You can use attachments to provide data which is specific to one or more beacons, enabling your apps to react to the user’s location. Since attachments are stored in the cloud, the Proximity Beacon API provides a scalable, low-latency way to manage and update the data associated with your deployed beacons, ensuring that your users always see the latest available data and eliminating the need to manually re-provision beacons.

After attachments have been added to beacons using the Proximity Beacon API, you can retrieve them in your app using the Nearby Messages API.

Using Google’s Nearby API, you can extend the functionality of Eddystone and the Google Beacon Platform, allowing your iOS or Android app to detect nearby beacons and execute their attachments, giving users a rich and interactive proximity-based experience.

beacon 2

Users’ devices can use Bluetooth beacons as a signal to improve other location-based tools, such as the Place Picker, which assists users in selecting nearby locations of interest such as local businesses. With the Nearby API, you can build apps that detect beacons and retrieve messages that you wish to associate with each beacon and process within your app.

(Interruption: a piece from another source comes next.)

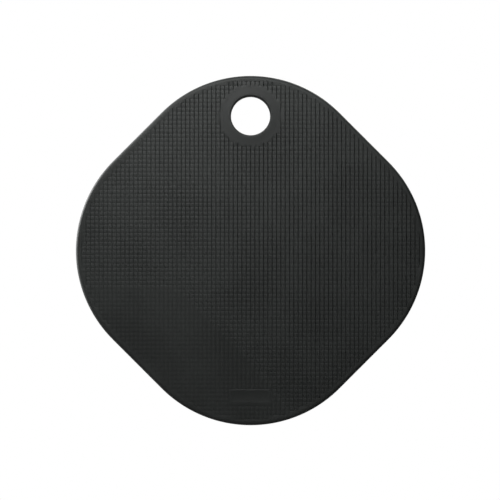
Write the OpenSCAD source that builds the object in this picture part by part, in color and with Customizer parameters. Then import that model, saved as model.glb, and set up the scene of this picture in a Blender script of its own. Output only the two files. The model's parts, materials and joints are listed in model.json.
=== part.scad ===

Examples could include showing the bus schedule when a user is waiting at a bus stop or providing ticket availability at a theatre kiosk. When you’ve added an attachment to your beacon using the Proximity Beacon API, the Nearby Messages API allows your mobile app to retrieve the attached message or content when the user’s device detects the beacon.

Here at the LX Group we’re ready to partner with you to realise your Beacon requirements, Internet-of-Things ideas and more to bring them to reality. Getting started is easy – click here to contact us, or telephone 1800 810 124.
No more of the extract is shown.